Sorunun çözümü için siyaseti ve bürokrasiyi ikna süreçlerimiz devam ediyor, yarım bir çözüm değil, bütünlükçü bir çözüm için mücadele ediyoruz.

Üniversite İdari Personelinin tayin sorununda bıçak kemiğe dayandı. Devlet sözünü yere düşürmez, 6. Dönem Toplu Sözleşmenin gereği yapılmalıdır. Tüm taraflar bu insani drama son vermek için önümüzdeki süreci değerlendirmelidir.

Son bir hususta;

Bazı sendikamsı yapıların kendilerini göstermek için, fark ettirmek için rijit, hatta üniversiteler ile çalışanlar arasında husumet üreten çözüm de içermeyen paylaşımlarını görüyoruz.

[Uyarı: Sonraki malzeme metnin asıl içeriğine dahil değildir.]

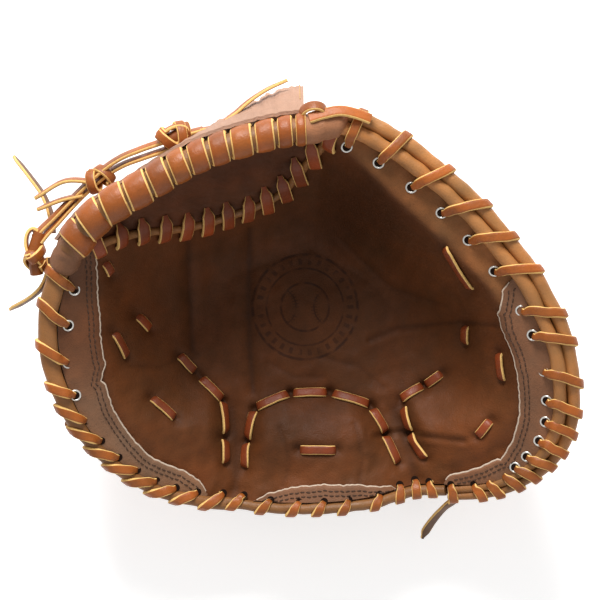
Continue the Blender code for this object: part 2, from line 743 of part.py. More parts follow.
def make_stall_walls(fingers, collection):
    """Thin walls between the finger stalls, from the back panels up to the lining."""
    for k, name in enumerate(("index_middle_wall", "middle_ring_wall", "ring_little_wall")):
        def place(u, v, k=k):
            x, y = fingers(0.28 + 0.30 * u, (k + 1) / 4)
            ahead = fingers(0.30 + 0.30 * u, (k + 1) / 4)
            along = Vector((ahead[0] - x, ahead[1] - y)).normalized()
            offset = (v - 0.5) * LINING
            return x - along.y * offset, y + along.x * offset

        def upper(u, v, place=place):
            x, y = place(u, v)
            return (x, y, lining_bottom(x, y) - 3.0)

        def lower(u, v, place=place):
            x, y = place(u, v)
            values, share = polar(x, y)
            near, far = back_section(values, share - 0.02), back_section(values, share + 0.02)
            slope = (far[1] - near[1]) / (far[0] - near[0])
            return (x, y, back_section(values, share)[1] + (LEATHER + 1.4) * math.sqrt(1 + slope**2))
        patch_solid(name, upper, lower, (6, 1), "lining", collection)


def cut(item, name, size, location, cutters):
    """Cut a box out of an object."""
    bpy.ops.mesh.primitive_cube_add(size=1.0, location=to_world(location))
    cutter = bpy.context.active_object
    cutter.name = name
    for vertex in cutter.data.vertices:
        vertex.co = Vector([c * s * MM for c, s in zip(vertex.co, size)])
    for owner in list(cutter.users_collection):
        owner.objects.unlink(cutter)
    cutters.objects.link(cutter)
    cutter.hide_render = True
    cutter.display_type = "WIRE"
    boolean = item.modifiers.new("cut_" + name, "BOOLEAN")
    boolean.operation = "DIFFERENCE"
    boolean.object = cutter


def make_wrist(collection, cutters):
    """Centre back panel with the hand's back opening, the wrist strap and its fleece."""
    low, high = BACK_PANEL_SPAN
    place = between_folds(high, low, HINGE_GAP)

    def step_up(y):
        return (STRAP_THICKNESS + 0.8) * smooth((BACK_OPENING[0] + 4 - y) / 6.0)

    panel = height_solid("centre_back_panel", place, lambda x, y: step_up(y) + LEATHER,
                         lambda x, y: step_up(y), (4, 24), "tan leather", collection)
    opening = BACK_OPENING[1] - BACK_OPENING[0]
    middle = (BACK_OPENING[0] + BACK_OPENING[1]) / 2
    cut(panel, "back_opening", (46, opening - 4, 30), (-4, middle + 2, 0), cutters)
    strap = between_folds(STRAP_SPAN[1], STRAP_SPAN[0], HINGE_GAP)
    height_solid("wrist_strap", strap, lambda x, y: STRAP_THICKNESS, lambda x, y: 0.0, (4, 3),
                 "tan leather", collection)
    fleece = between_folds(STRAP_SPAN[1] - 4, STRAP_SPAN[0] + 1, HINGE_GAP + 3)
    fleece_floor = STRAP_THICKNESS + 0.8 + LEATHER + 0.4
    height_solid("wrist_fleece", fleece, lambda x, y: fleece_floor + 3.2, lambda x, y: fleece_floor,
                 (4, 3), "felt", collection)


# ---------------------------------------------------------------- knots and tails

def make_knot(name, centre, size, collection):
    """A knot's outer form."""
    bpy.ops.mesh.primitive_uv_sphere_add(segments=10, ring_count=7, radius=1.0,
                                         location=to_world(centre))
    knot = bpy.context.active_object
    knot.name = name
    for vertex in knot.data.vertices:
        vertex.co = Vector([c * s / 2 * MM for c, s in zip(vertex.co, size)])
    for owner in list(knot.users_collection):
        owner.objects.unlink(knot)
    dress(knot, "lace", collection)


def make_knots_and_tails(collection):
    """The web's two knots, the strands between them, and the laces' free ends."""
    make_knot("web_knot", (-67.5, 87.0, 122.0), (19, 12, 12), collection)
    make_knot("left_knot", (-144.5, 26.0, 104.0), (11, 20, 14), collection)
    tube("web_strands", smooth_route(WEB_STRANDS, 9.0), 3.6, "lace", collection, 1)
    for name, route in (("web_tail", WEB_TAIL), ("left_upper_tail", LEFT_UPPER_TAIL),
                        ("left_lower_tail", LEFT_LOWER_TAIL), ("heel_tail", HEEL_TAIL)):
        tube(name, smooth_route(route, 8.0), 2.6, "lace", collection, 2)


# ---------------------------------------------------------------- folds

def hang_on_fold(name, axis, beginnings, collection):
    """An empty on a fold's axis, its Z along the axis, as the parent of the pieces that fold there."""
    point, direction = axis
    empty = bpy.data.objects.new(name, None)
    empty.empty_display_size = 20 * MM
    turn = Vector(direction).to_track_quat("Z", "Y").to_matrix().to_4x4()
    empty.matrix_world = Matrix.Translation(to_world(point)) @ turn
    collection.objects.link(empty)
    for piece in collection.objects:
        if piece.type != "EMPTY" and piece.name.startswith(beginnings):
            piece.parent = empty
            piece.matrix_parent_inverse = empty.matrix_world.inverted()


def main():
    """Build the mitt."""
    clear_scene()
    mitt = make_collection("catchers_mitt")
    cutters = make_collection("cutters")
    make_palm_leather(mitt)
    make_pads(mitt)
    make_overlays(mitt)
    make_welts(mitt)
    make_edge_laces(mitt)
    make_web(mitt)
    make_pad_laces(mitt)
    make_back(mitt)
    make_wrist(mitt, cutters)
    make_knots_and_tails(mitt)
    hang_on_fold("thumb_fold", THUMB_AXIS, THUMB_PARTS, mitt)
    hang_on_fold("finger_fold", FINGER_AXIS, FINGER_PARTS, mitt)


main()
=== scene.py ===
"""Baseball catcher's mitt: the look of each piece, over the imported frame.

Plans are in millimetres from the pocket's centre, as in the part's own design, and
OFFSET moves them to the frame. Heights follow the same rim table as the CAD.
"""

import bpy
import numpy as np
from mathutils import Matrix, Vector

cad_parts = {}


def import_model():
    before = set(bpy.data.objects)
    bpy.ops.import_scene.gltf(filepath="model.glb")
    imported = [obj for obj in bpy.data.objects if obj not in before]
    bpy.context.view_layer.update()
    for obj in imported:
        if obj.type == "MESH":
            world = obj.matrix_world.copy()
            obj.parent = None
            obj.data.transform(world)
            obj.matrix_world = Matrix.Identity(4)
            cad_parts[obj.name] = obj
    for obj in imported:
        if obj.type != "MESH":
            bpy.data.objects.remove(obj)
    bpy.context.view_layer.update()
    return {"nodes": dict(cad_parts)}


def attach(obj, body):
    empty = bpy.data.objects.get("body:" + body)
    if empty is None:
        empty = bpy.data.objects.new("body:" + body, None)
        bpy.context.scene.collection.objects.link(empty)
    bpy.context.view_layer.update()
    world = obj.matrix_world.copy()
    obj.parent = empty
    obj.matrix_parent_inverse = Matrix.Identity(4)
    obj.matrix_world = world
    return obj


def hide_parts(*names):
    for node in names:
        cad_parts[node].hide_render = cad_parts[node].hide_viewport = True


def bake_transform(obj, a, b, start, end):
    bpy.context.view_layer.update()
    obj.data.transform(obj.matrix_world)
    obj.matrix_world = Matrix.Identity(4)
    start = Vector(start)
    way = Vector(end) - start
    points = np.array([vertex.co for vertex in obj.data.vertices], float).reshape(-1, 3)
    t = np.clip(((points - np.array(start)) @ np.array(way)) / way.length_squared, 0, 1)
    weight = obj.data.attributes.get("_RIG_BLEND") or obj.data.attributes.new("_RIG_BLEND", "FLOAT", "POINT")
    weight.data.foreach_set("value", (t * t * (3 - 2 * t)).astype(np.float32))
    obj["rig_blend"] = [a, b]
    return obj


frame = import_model()

import math

import bmesh
import bpy
import numpy as np
from mathutils import Vector

OFFSET = np.array([-0.7, 5.9, 0.0])
MM = 0.001                   # a millimetre in metres


def world(points):
    """Millimetres from the pocket's centre to metres in the frame."""
    return (np.asarray(points, float) + OFFSET) * MM


# ---------------------------------------------------------------- camera and light

CAMERA_AT = (-2.7, 1.1, 1290.0)
LAMP_AIM = (0.0, 0.0, 0.05)


def make_camera():
    """Straight down on the open pocket."""
    data = bpy.data.cameras.new("camera")
    data.lens = 133.33
    data.sensor_width = 36.0
    data.clip_end = 20.0
    camera = bpy.data.objects.new("camera", data)
    camera.location = world(CAMERA_AT)
    bpy.context.scene.collection.objects.link(camera)
    bpy.context.scene.camera = camera


def make_light(name, at, size, power):
    """One soft white square lamp, turned to the mitt."""
    data = bpy.data.lights.new(name, "AREA")
    data.size = size
    data.energy = power
    lamp = bpy.data.objects.new(name, data)
    lamp.location = at
    lamp.rotation_euler = (Vector(LAMP_AIM) - Vector(at)).to_track_quat("-Z", "Y").to_euler()
    bpy.context.scene.collection.objects.link(lamp)


def make_stage():
    """Plain pale floor, a bright surround and the studio lamps."""
    surround = bpy.data.worlds.new("surround")
    surround.use_nodes = True
    background = surround.node_tree.nodes["Background"]
    background.inputs["Color"].default_value = (1.0, 1.0, 1.0, 1.0)
    background.inputs["Strength"].default_value = 0.42
    bpy.context.scene.world = surround
    bpy.context.scene.view_settings.view_transform = "Standard"
    make_light("key", (-0.20, 1.45, 1.20), 0.7, 48.0)
    make_light("fill", (0.3, -1.3, 1.0), 1.4, 4.0)
    mesh = bpy.data.meshes.new("floor")
    mesh.from_pydata([(-4, -4, 0), (4, -4, 0), (4, 4, 0), (-4, 4, 0)], [], [(0, 1, 2, 3)])
    floor = bpy.data.objects.new("floor", mesh)
    material = bpy.data.materials.new("floor_white")
    material.use_nodes = True
    shader = material.node_tree.nodes["Principled BSDF"]
    shader.inputs["Base Color"].default_value = (0.92, 0.92, 0.92, 1.0)
    shader.inputs["Roughness"].default_value = 0.9
    shader.inputs["Specular IOR Level"].default_value = 0.1
    shader.inputs["Emission Color"].default_value = (1.0, 1.0, 1.0, 1.0)
    shader.inputs["Emission Strength"].default_value = 0.5
    mesh.materials.append(material)
    bpy.context.scene.collection.objects.link(floor)


# ---------------------------------------------------------------- the mitt's form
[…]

Bu, apolitik sendikamsı kurgunun 2023 sonrası konumlanma arayışıdır.

Bu, üniversite idari personelini Erdoğan karşıtı blokta konsolide etme arayışıdır.

Şükür ki üniversite idari personeli bu sorunları istismar eden, sorunlardan beslenen sendikamsı yapılara itibar etmiyor.

Ancak devlet de bu yapılara istismar alanı vermemeli.

Eğitim-Bir-Sen’in Kamu Davranışı Kontrolu işlevinden rahatsız olan bazı üniversite bürokratlarının bu sendikamsı yapılara verdiği desteği de 2023 sonrası konumlanma arayışı olarak görüyor ve not ediyoruz.